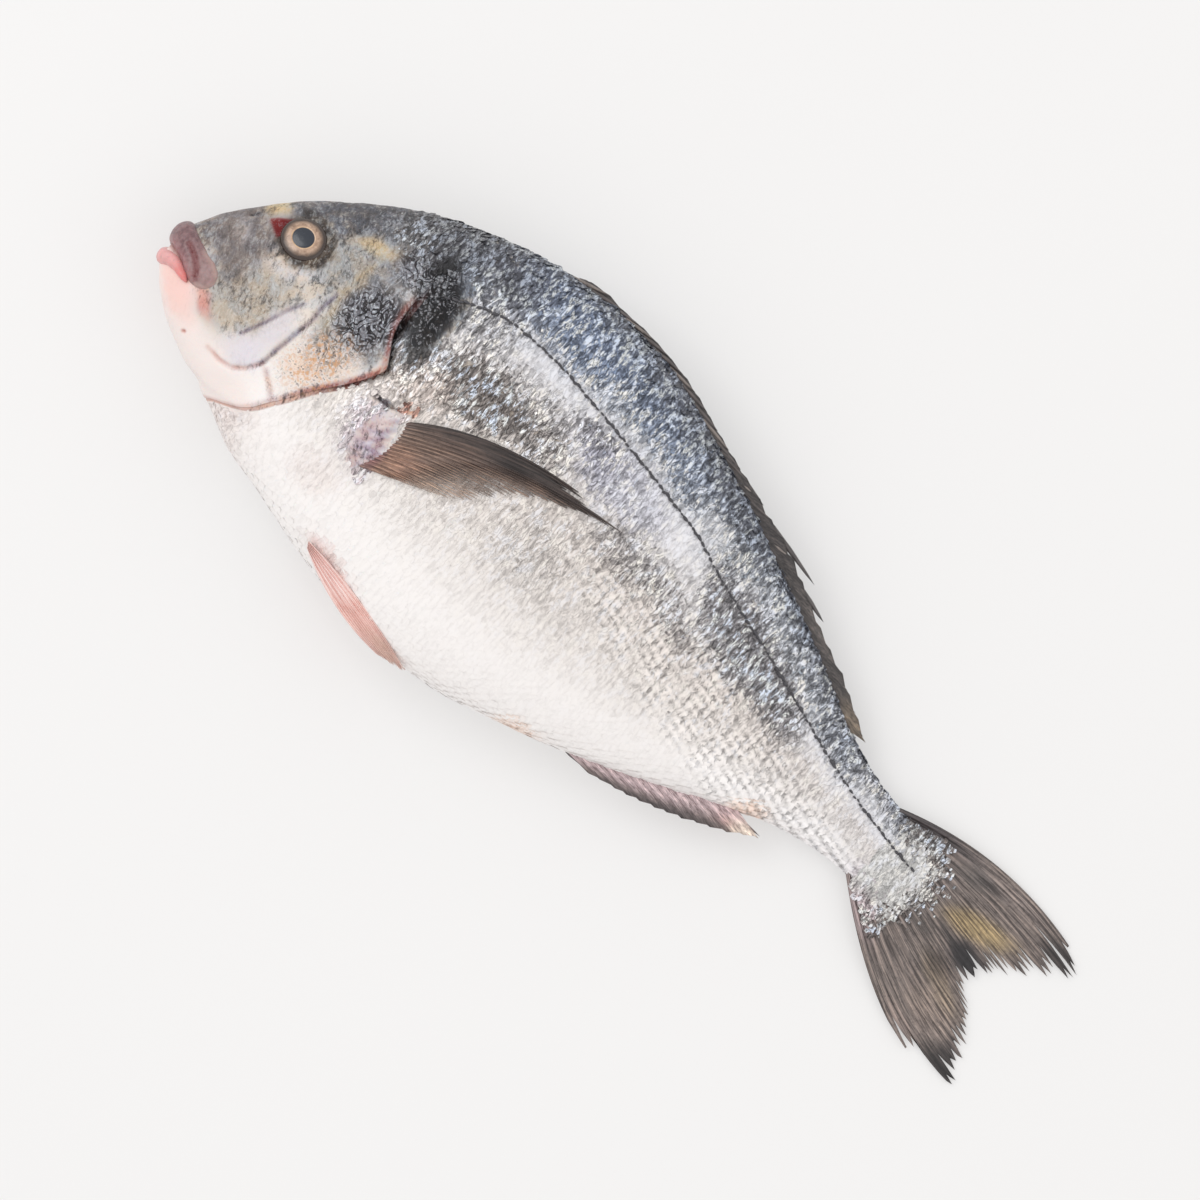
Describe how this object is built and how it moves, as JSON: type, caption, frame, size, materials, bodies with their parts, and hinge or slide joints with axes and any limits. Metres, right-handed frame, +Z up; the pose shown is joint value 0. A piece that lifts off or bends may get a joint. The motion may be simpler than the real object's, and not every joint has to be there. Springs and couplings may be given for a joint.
{
  "type": "gilthead sea bream",
  "caption": "Whole raw sea bream lying on its side: deep silvery body, scaled flanks, folded fins and a forked tail, to be laid on a board, tray or ice.",
  "frame": {"origin": "middle of the underside of the box around the fish, on the surface that it lies on", "axes": "+X from the snout to the tail, +Y towards the back of the fish, +Z up, out of its left flank"},
  "size_m": [0.316, 0.1137, 0.0431],
  "materials": {
    "silver_skin": "moist fish skin with silvery scales, dark blue-grey back, white belly and brown-grey fins"
  },
  "bodies": {
    "root": {"sea_bream": "silver_skin"}
  },
  "joints": []
}
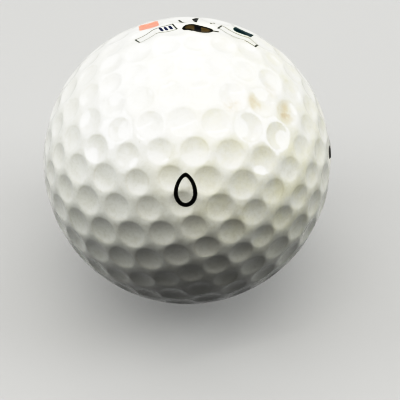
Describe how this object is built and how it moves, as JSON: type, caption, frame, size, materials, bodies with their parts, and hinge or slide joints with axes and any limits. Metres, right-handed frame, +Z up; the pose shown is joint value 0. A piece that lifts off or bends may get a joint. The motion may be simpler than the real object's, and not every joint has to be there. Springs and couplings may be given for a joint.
{
  "type": "golf ball",
  "caption": "Round dimpled ball of moulded layers: inner core, outer core, mantle and white cover in half shells, with a printed play number, plain emblem and alignment line.",
  "frame": {"origin": "centre of the ball", "axes": "+Z up as the ball is shown, -Y towards the side with the play number, +X to the right of it"},
  "size_m": [0.0427, 0.0426, 0.0426],
  "materials": {
    "inner_core": "satin moulded rubber",
    "outer_core": "satin moulded rubber",
    "mantle": "plain moulded ionomer",
    "cover": "glossy painted and clear-coated ionomer",
    "black_ink": "gloss pad-printed ink under clear coat",
    "grey_ink": "gloss pad-printed ink under clear coat",
    "bronze_ink": "gloss metallic pad-printed ink",
    "salmon_ink": "gloss pad-printed ink under clear coat",
    "teal_ink": "gloss pad-printed ink under clear coat",
    "navy_ink": "gloss pad-printed ink under clear coat"
  },
  "bodies": {
    "root": {"inner_core": "inner_core", "outer_core_upper": "outer_core", "outer_core_lower": "outer_core", "mantle_upper": "mantle", "mantle_lower": "mantle", "cover_upper": "cover", "cover_lower": "cover", "play_number": "black_ink", "emblem_roundel": "black_ink", "emblem_roundel_centre": "bronze_ink", "emblem_panels": "grey_ink", "emblem_patch_left": "salmon_ink", "emblem_patch_right": "teal_ink", "emblem_rays": "black_ink", "emblem_blocks": "navy_ink", "alignment_line": "black_ink"}
  },
  "joints": []
}
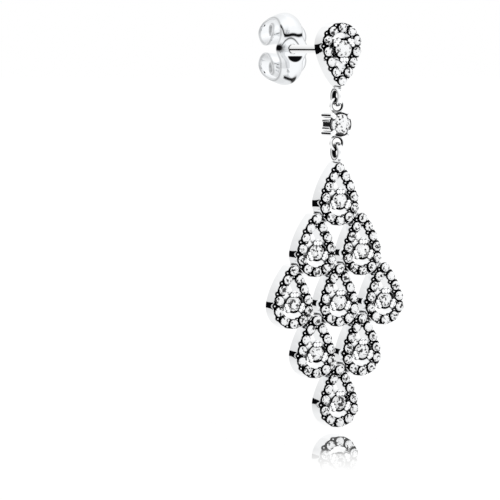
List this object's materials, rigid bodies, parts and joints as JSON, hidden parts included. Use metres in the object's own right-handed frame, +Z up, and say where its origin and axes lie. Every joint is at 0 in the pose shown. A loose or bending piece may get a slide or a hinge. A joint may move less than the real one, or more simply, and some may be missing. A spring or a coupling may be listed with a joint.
{
  "type": "chandelier earring",
  "caption": "Chandelier earring: pave pear stud on a post with butterfly clutch, square-claw link and a hanging lattice of stone-set pears.",
  "frame": {"origin": "on the post's axis at the back face of the stud, where it lies against the ear lobe; it hangs by the post, so the origin is the mount ear_lobe", "axes": "-Y the decorated front, +Y back along the post, +Z up as worn, +X to the right seen from the front"},
  "size_m": [0.0152, 0.0146, 0.0423],
  "materials": {
    "polished_silver": "polished sterling silver, with the small set stones of the bands",
    "clear_stone": "cut and polished clear stone"
  },
  "bodies": {
    "stud": {"stud_frame_with_post": "polished_silver", "stud_stone": "clear_stone"},
    "connector": {"connector_setting": "polished_silver", "connector_stone": "clear_stone"},
    "drop": {"drop_frame": "polished_silver", "drop_stone_1": "clear_stone", "drop_stone_2": "clear_stone", "drop_stone_3": "clear_stone", "drop_stone_4": "clear_stone", "drop_stone_5": "clear_stone", "drop_stone_6": "clear_stone", "drop_stone_7": "clear_stone", "drop_stone_8": "clear_stone", "drop_stone_9": "clear_stone"},
    "clutch": {"butterfly_clutch": "polished_silver"}
  },
  "joints": [
    {"name": "connector_swing", "type": "hinge", "parent": "stud", "child": "connector", "pos_m": [0, -0.0005, -0.00501], "axis": [1, 0, 0], "range_deg": [-60, 60]},
    {"name": "drop_swing", "type": "hinge", "parent": "connector", "child": "drop", "pos_m": [0, -0.0005, -0.00965], "axis": [0, 1, 0], "range_deg": [-60, 60]},
    {"name": "clutch_slide", "type": "slide", "parent": "stud", "child": "clutch", "axis": [0, 1, 0], "range_m": [-0.0075, 0.0035]}
  ]
}
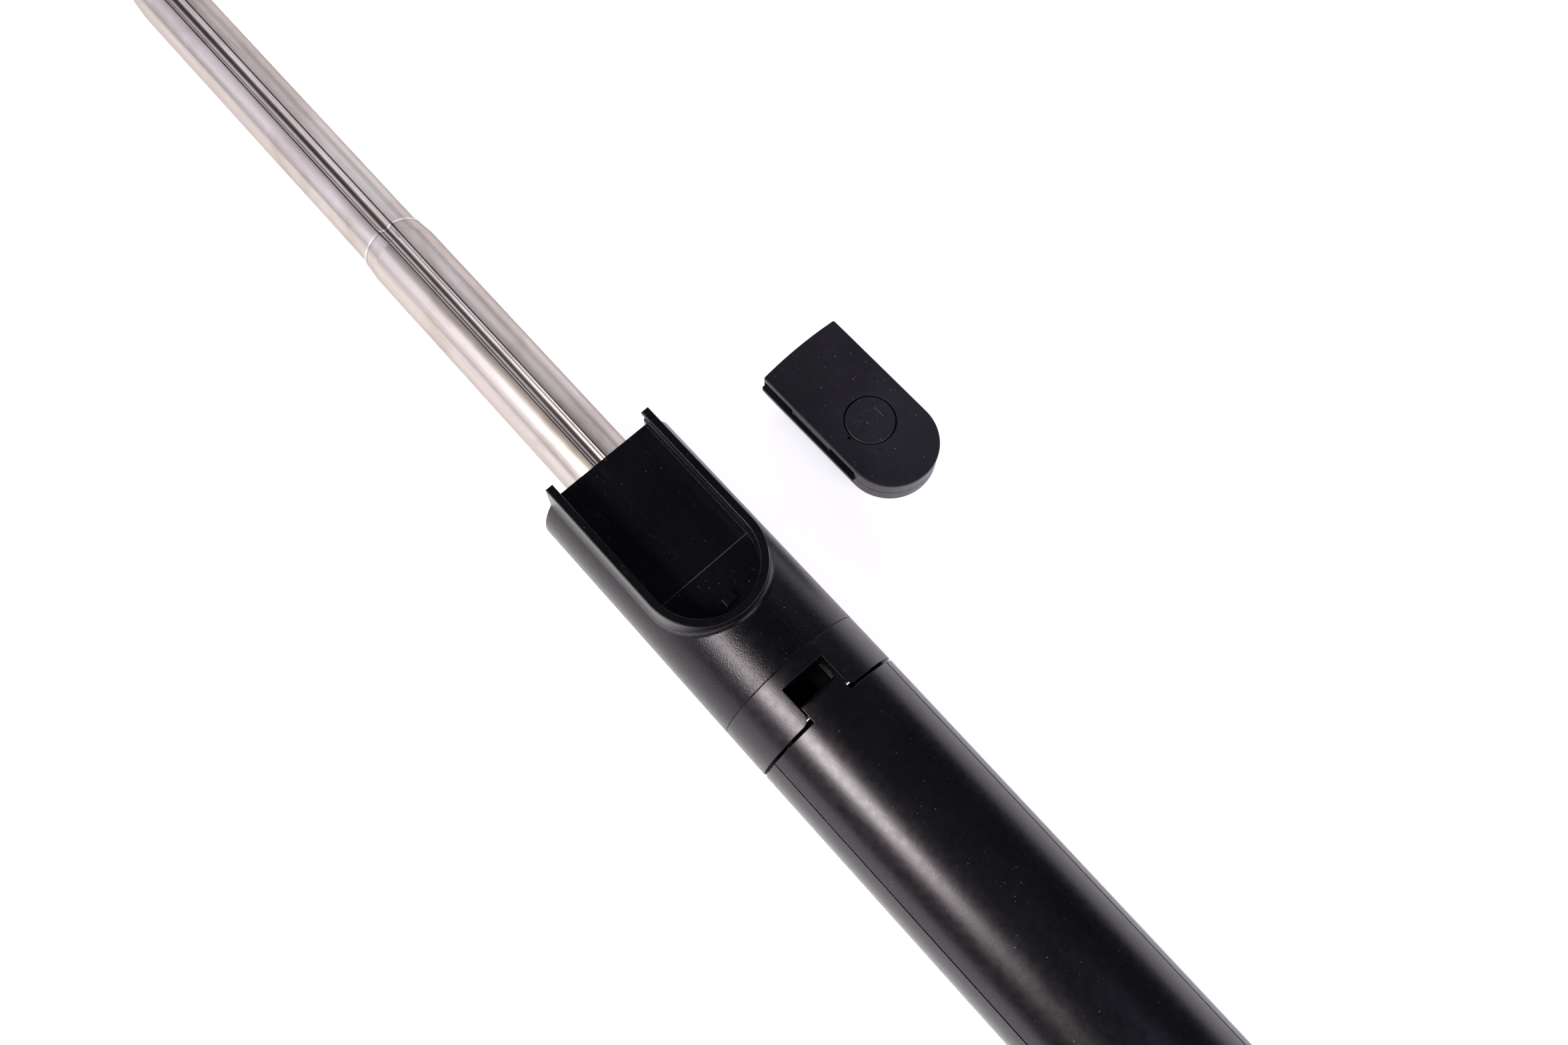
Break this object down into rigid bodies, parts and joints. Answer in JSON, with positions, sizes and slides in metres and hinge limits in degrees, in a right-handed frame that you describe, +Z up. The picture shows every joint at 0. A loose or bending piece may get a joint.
================================
Quote the data in full, keeping each word unchanged.

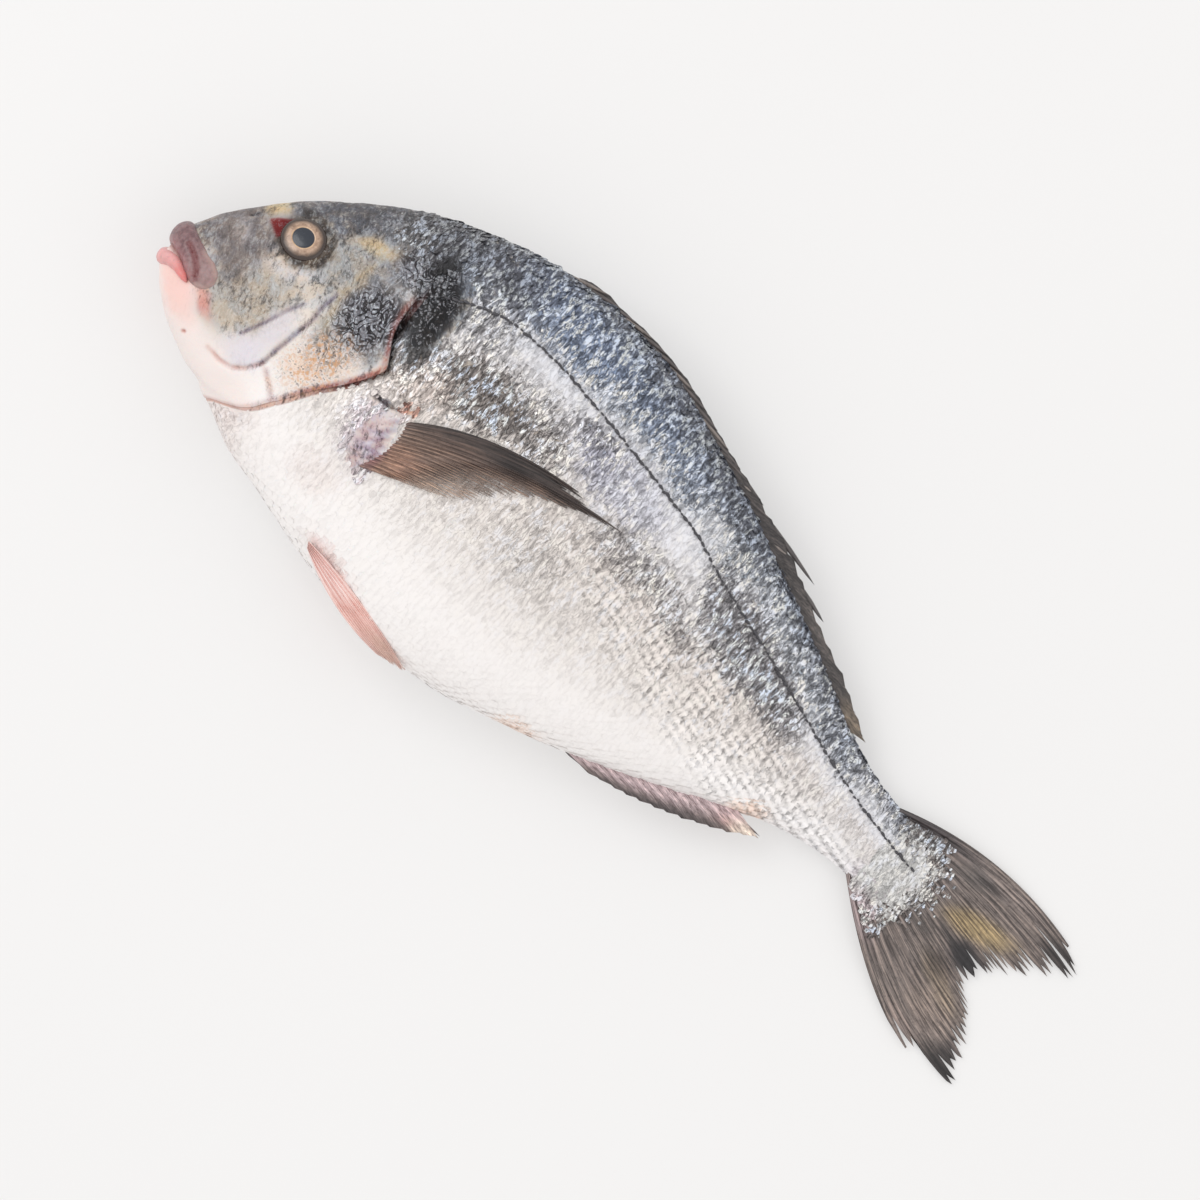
Describe how this object is built and how it moves, as JSON: type, caption, frame, size, materials, bodies with their parts, and hinge or slide joints with axes and any limits. Metres, right-handed frame, +Z up; the pose shown is joint value 0. A piece that lifts off or bends may get a joint. The motion may be simpler than the real object's, and not every joint has to be there. Springs and couplings may be given for a joint.
{
  "type": "gilthead sea bream",
  "caption": "Whole raw sea bream lying on its side: deep silvery body, scaled flanks, folded fins and a forked tail, to be laid on a board, tray or ice.",
  "frame": {"origin": "middle of the underside of the box around the fish, on the surface that it lies on", "axes": "+X from the snout to the tail, +Y towards the back of the fish, +Z up, out of its left flank"},
  "size_m": [0.316, 0.1137, 0.0431],
  "materials": {
    "silver_skin": "moist fish skin with silvery scales, dark blue-grey back, white belly and brown-grey fins"
  },
  "bodies": {
    "root": {"sea_bream": "silver_skin"}
  },
  "joints": []
}
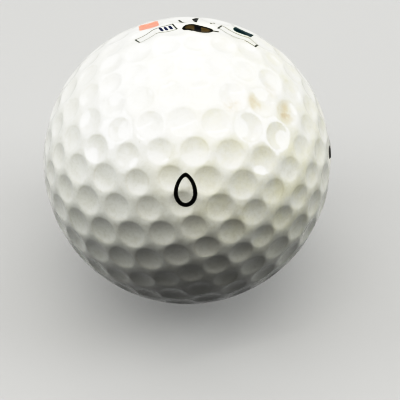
Describe how this object is built and how it moves, as JSON: type, caption, frame, size, materials, bodies with their parts, and hinge or slide joints with axes and any limits. Metres, right-handed frame, +Z up; the pose shown is joint value 0. A piece that lifts off or bends may get a joint. The motion may be simpler than the real object's, and not every joint has to be there. Springs and couplings may be given for a joint.
{
  "type": "golf ball",
  "caption": "Round dimpled ball of moulded layers: inner core, outer core, mantle and white cover in half shells, with a printed play number, plain emblem and alignment line.",
  "frame": {"origin": "centre of the ball", "axes": "+Z up as the ball is shown, -Y towards the side with the play number, +X to the right of it"},
  "size_m": [0.0427, 0.0426, 0.0426],
  "materials": {
    "inner_core": "satin moulded rubber",
    "outer_core": "satin moulded rubber",
    "mantle": "plain moulded ionomer",
    "cover": "glossy painted and clear-coated ionomer",
    "black_ink": "gloss pad-printed ink under clear coat",
    "grey_ink": "gloss pad-printed ink under clear coat",
    "bronze_ink": "gloss metallic pad-printed ink",
    "salmon_ink": "gloss pad-printed ink under clear coat",
    "teal_ink": "gloss pad-printed ink under clear coat",
    "navy_ink": "gloss pad-printed ink under clear coat"
  },
  "bodies": {
    "root": {"inner_core": "inner_core", "outer_core_upper": "outer_core", "outer_core_lower": "outer_core", "mantle_upper": "mantle", "mantle_lower": "mantle", "cover_upper": "cover", "cover_lower": "cover", "play_number": "black_ink", "emblem_roundel": "black_ink", "emblem_roundel_centre": "bronze_ink", "emblem_panels": "grey_ink", "emblem_patch_left": "salmon_ink", "emblem_patch_right": "teal_ink", "emblem_rays": "black_ink", "emblem_blocks": "navy_ink", "alignment_line": "black_ink"}
  },
  "joints": []
}
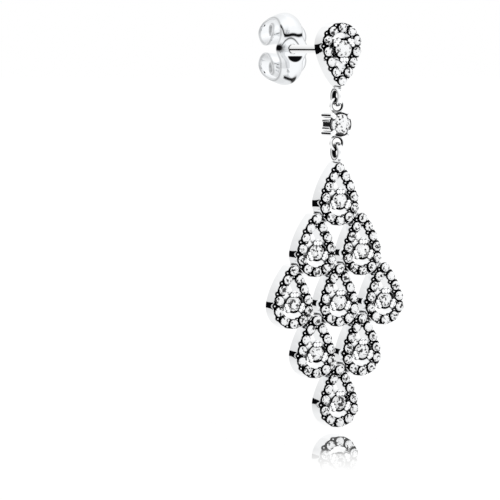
List this object's materials, rigid bodies, parts and joints as JSON, hidden parts included. Use metres in the object's own right-handed frame, +Z up, and say where its origin and axes lie. Every joint is at 0 in the pose shown. A loose or bending piece may get a slide or a hinge. A joint may move less than the real one, or more simply, and some may be missing. A spring or a coupling may be listed with a joint.
{
  "type": "chandelier earring",
  "caption": "Chandelier earring: pave pear stud on a post with butterfly clutch, square-claw link and a hanging lattice of stone-set pears.",
  "frame": {"origin": "on the post's axis at the back face of the stud, where it lies against the ear lobe; it hangs by the post, so the origin is the mount ear_lobe", "axes": "-Y the decorated front, +Y back along the post, +Z up as worn, +X to the right seen from the front"},
  "size_m": [0.0152, 0.0146, 0.0423],
  "materials": {
    "polished_silver": "polished sterling silver, with the small set stones of the bands",
    "clear_stone": "cut and polished clear stone"
  },
  "bodies": {
    "stud": {"stud_frame_with_post": "polished_silver", "stud_stone": "clear_stone"},
    "connector": {"connector_setting": "polished_silver", "connector_stone": "clear_stone"},
    "drop": {"drop_frame": "polished_silver", "drop_stone_1": "clear_stone", "drop_stone_2": "clear_stone", "drop_stone_3": "clear_stone", "drop_stone_4": "clear_stone", "drop_stone_5": "clear_stone", "drop_stone_6": "clear_stone", "drop_stone_7": "clear_stone", "drop_stone_8": "clear_stone", "drop_stone_9": "clear_stone"},
    "clutch": {"butterfly_clutch": "polished_silver"}
  },
  "joints": [
    {"name": "connector_swing", "type": "hinge", "parent": "stud", "child": "connector", "pos_m": [0, -0.0005, -0.00501], "axis": [1, 0, 0], "range_deg": [-60, 60]},
    {"name": "drop_swing", "type": "hinge", "parent": "connector", "child": "drop", "pos_m": [0, -0.0005, -0.00965], "axis": [0, 1, 0], "range_deg": [-60, 60]},
    {"name": "clutch_slide", "type": "slide", "parent": "stud", "child": "clutch", "axis": [0, 1, 0], "range_m": [-0.0075, 0.0035]}
  ]
}
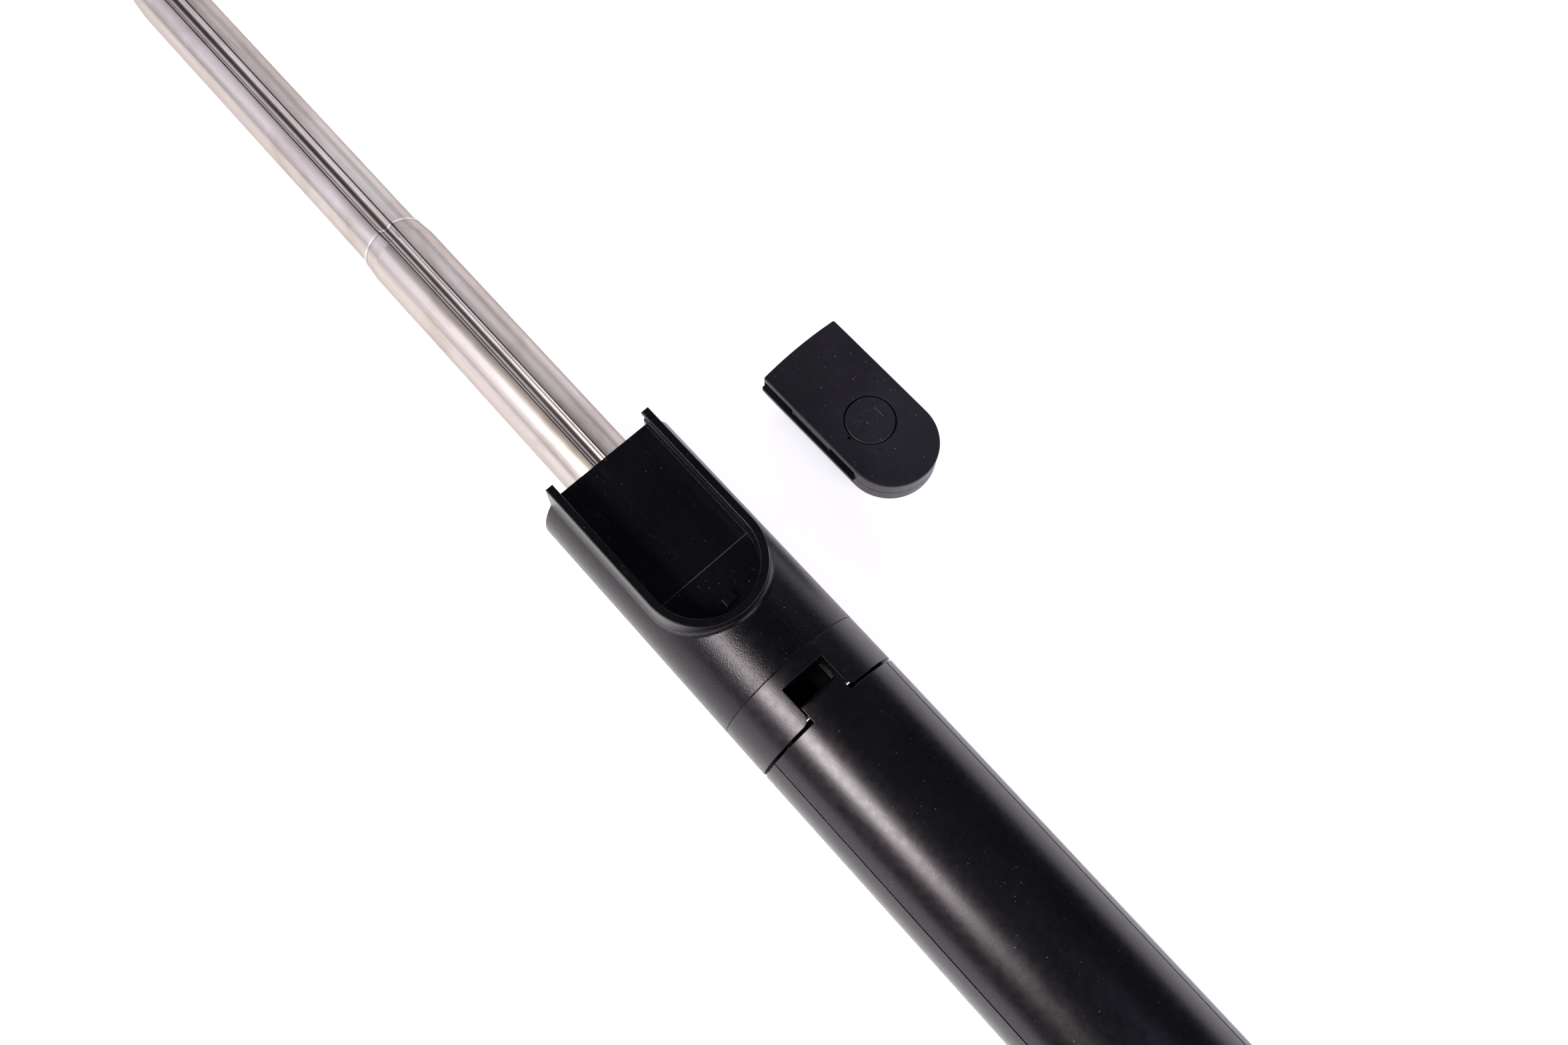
Break this object down into rigid bodies, parts and joints. Answer in JSON, with positions, sizes and slides in metres and hinge limits in degrees, in a right-handed frame that you describe, +Z up. The picture shows every joint at 0. A loose or bending piece may get a joint.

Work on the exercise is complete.